"Fight To Lower Drug Prices Forces Some To Switch Medication"

STEVE INSKEEP, HOST:

Today in Your Health, an approach to childbirth that brings down costs and improves care. First, we report on the cost of prescriptions. Millions of people are getting letters this month from insurance companies. The letters say people have lost coverage for their medicines. People are told they need to switch medications. And for some, that's a major problem. NPR's Alison Kodjak reports.

ALISON KODJAK, BYLINE: Tim Kilroy is a father of five, and he runs a business out of his home in Arlington, Mass. When he was about 30, he was diagnosed with attention deficit hyperactivity disorder.

TIM KILROY: My life was kind of in shambles. I was constantly broke, and it had nothing to do with the amount of money I was making. It's because I couldn't keep track of what I was spending and couldn't remember to make sure that all of the baby stuff was in the baby bag. So we'd be places with kids without coats because I was in charge of getting the coat and couldn't remember to do it.

KODJAK: He spent six years trying medications, adjusting doses, switching and starting over before he and his doctor focused on a long-acting form of Ritalin. He'd finally landed on the drug that worked for him. But about a year ago, he switched insurance and the new company refused to pay.

KILROY: I thought how dare you? How dare this company that I pay money to tell me how to manage my health care?

KODJAK: He paid full price for the Ritalin one time, but it cost more than $120 a month on top of his insurance premiums. So he asked his doctor to move him to another medication that was covered. Kilroy says it does a good job controlling his ADHD, but it has some unpleasant side effects.

KILROY: Apparently in men of a certain age, it makes your prostate swell. So to be indiscreet, it's really hard to pee.

KODJAK: So now he's switching insurance again so he can get back on Ritalin. Kilroy is just one of millions of people affected by a battle between drug companies trying to make as much money as possible and insurers trying to drive down their prices. More and more, insurers are refusing to pay for expensive medications. Ronny Gal is a drug industry analyst at Alliance Bernstein.
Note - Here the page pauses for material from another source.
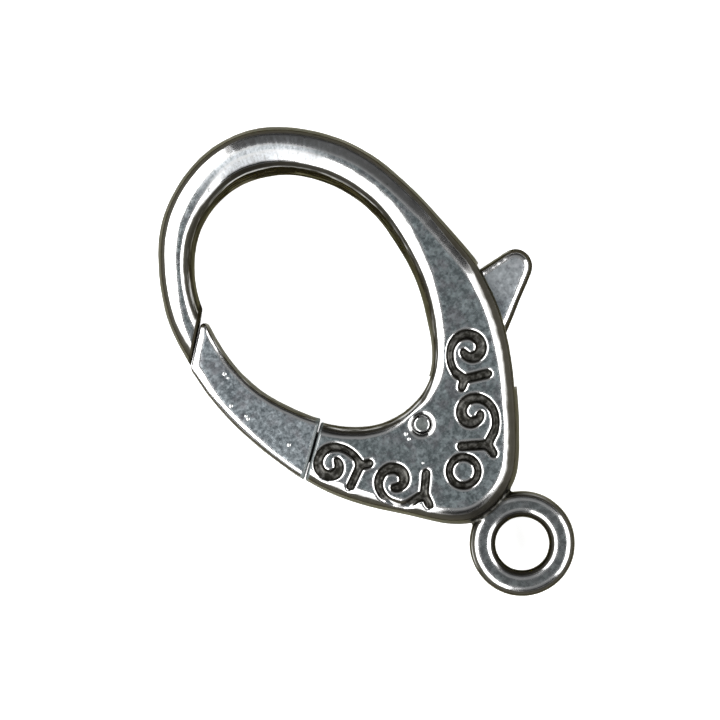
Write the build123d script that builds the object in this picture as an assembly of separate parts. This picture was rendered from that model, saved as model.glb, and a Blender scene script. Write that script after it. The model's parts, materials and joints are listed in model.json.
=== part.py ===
from build123d import *
from math import acos, atan2, cos, degrees, hypot, radians, sin
import os

# A lobster clasp of cast metal, lying on its back. Millimetres.
# While it is drawn, X 0, Y 0 is the middle of the finger opening and Z 0 is half the clasp's thickness.
# +X points to the trigger ear, +Y to the top of the hook and +Z out of the engraved front.

# Band and plate
body_width = 20.0
body_length = 31.2
body_centre_x = 0.43
body_centre_y = -3.22
thickness = 5.0
outer_draft = 0.26
outer_shoulder_width = 0.26
outer_shoulder_height = 0.36
outer_bevel_width = 0.54
outer_bevel_height = 0.30
inner_draft = 0.40
inner_shoulder_width = 0.28
inner_shoulder_height = 0.36
inner_bevel_width = 0.48
inner_bevel_height = 0.28

# Finger opening, measured at half thickness
opening_width = 13.6
opening_length = 18.9
opening_centre_y = -0.18

# Gate arm: its nose meets the hook along one line, and its root meets the plate's mouth along another
nose_line_x = -7.84
nose_line_y = 2.75
nose_line_angle = 39.0
mouth_line_x = -6.53
mouth_line_y = -7.96
mouth_line_angle = 35.5
joint_gap = 0.08
arm_stand_out = 0.13
arm_outer_draft = 0.09
arm_shoulder = 0.09
arm_outer_bevel_width = 0.42
arm_bevel_height = 0.24
arm_inner_draft = 0.18
arm_inner_bevel = 0.22
nose_bevel_width = 0.40
nose_rounding = 0.35
root_bevel_width = 0.06
mouth_bevel_width = 0.10
hook_end_bevel_width = 0.12

# Tongue in the plate's slot
tongue_thickness = 1.8
tongue_root_high = 1.30
tongue_root_low = 0.70
tongue_dip_x = 5.2
tongue_dip_y = 2.6
tongue_inset = 0.2
slot_side_gap = 0.10
slot_edge_gap = 0.20

# Pivot
pivot_x = 0.47
pivot_drop = 1.55
pin_radius = 0.56
pin_seat_gap = 0.02
hub_radius = 1.30
hub_running_gap = 0.05
countersink_radius = 0.92
countersink_depth = 0.26
pin_recess = 0.14
pin_end_bevel = 0.08

# Trigger ear
ear_reach = 2.95
ear_tip_radius = 1.22
ear_tip_y = -6.85
ear_root_top_y = -5.40
ear_root_low_y = -10.20
ear_root_depth = 1.85
ear_draft = 0.26
ear_bevel_width = 0.26
ear_bevel_height = 0.16

# Motion
open_angle = 20.0
over_travel = 2.0

# Eye ring
eye_x = 0.68
eye_hole_radius = 1.80
eye_wire = 1.80
eye_height = 2.70
eye_land = 0.80
eye_draft = 0.20
eye_rounding = 0.64
eye_overlap = 0.65

# Engraving on the front
groove_depth = 0.38
groove_width = 0.46
scroll_radius = 1.02
foot_length = 1.80
ring_x = 0.67
ring_rise = 3.40
ring_radius = 0.98
ring_width = 0.36

# Leaf spring
spring_strip = 0.25
spring_width = 1.5
spring_inner_end = 2.6
spring_outer_end = 6.6
spring_bend = 0.26
spring_gap = 0.08

# Lengths that only have to reach past what they cut
past = 0.5
reach = 6.0

half = thickness / 2
body_right_x = body_centre_x + body_width / 2
body_bottom_y = body_centre_y - body_length / 2
pivot = (pivot_x, opening_centre_y - opening_length / 2 - pivot_drop)
slot_height = tongue_thickness + 2 * slot_side_gap
eye_outer_radius = eye_hole_radius + eye_wire
eye = (eye_x, body_bottom_y + eye_overlap - eye_outer_radius)
ear_tip = (body_right_x + ear_reach - ear_tip_radius, ear_tip_y)
ear_root_top = (body_right_x - outer_bevel_width, ear_root_top_y)
ear_root_low = (body_right_x - ear_root_depth, ear_root_low_y)
tongue_dip = (pivot[0] + tongue_dip_x, pivot[1] + tongue_dip_y)
full_turn = open_angle + over_travel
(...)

RONNY GAL: Drug companies have been pricing their drugs largely along the lines of, you know, whatever you can get away with and still we have the patient get the drug.

KODJAK: He says this year, most insurers will exclude some drugs from coverage.

GAL: So first of all, exclusion becomes standard feature of the industry, which is actually quite - will be quite a shocker for a lot of patients.

KODJAK: This exclusion strategy was pioneered by Express Scripts, a company that manages prescription coverage for more than 80 million people. Two years ago, Express Scripts first experimented with excluding drugs. The company's chief medical officer, Steve Miller, says they essentially offered their customers business to the lowest bidder.

STEVE MILLER: That gives us the opportunity to go the pharmaceutical manufacturers and say who wants my market share? Whoever will give me the best price, I will reward you with an enormous amount of market share.

KODJAK: Right out of the gate, they took on some big-name products, like Advair, the blockbuster asthma drug made by GlaxoSmithKline. Advair's price had risen more than 20 percent the previous year. Then on January 1 of 2014, Express Scripts tossed Advair off its drug list and moved its customers to a cheaper drug. The results were immediate. Sales of Advair dropped $1.8 billion that year, and the prices of both drugs are still falling.

MILLER: When you move that market, the pharmaceutical manufacturer rewards you with better discounts.

KODJAK: Doctors aren't so thrilled about the discounts when the deals get in the way of their patient care. Barbara McAneny is an oncologist in New Mexico. She says very few of the chemotherapy drugs she prescribes are excluded from approved drug lists. But the medications used to help patients get through chemo, like painkillers and hormone treatments, are. This complicates her ability to care for her patients.

BARBARA MCANENY: Some patients will tolerate one pain medicine, for example, but not another. One can cause nausea and the other pain medicine doesn't. If I get a regiment that works for patients and controls their pain, it is entirely inappropriate for some pharmacy benefit manager to rearrange that regimen and cause that patient to have symptoms.

KODJAK: Now most prescription insurers have lists of drugs they don't pay for. They include new expensive medications like the hepatitis C drug Sovaldi, as well as older brand-name drugs like Kilroy's Ritalin. Insurers argue their efforts will help keep premiums low, but it also means many patients and doctors no longer have the last word on the medications they take. Alison, NPR News, Washington.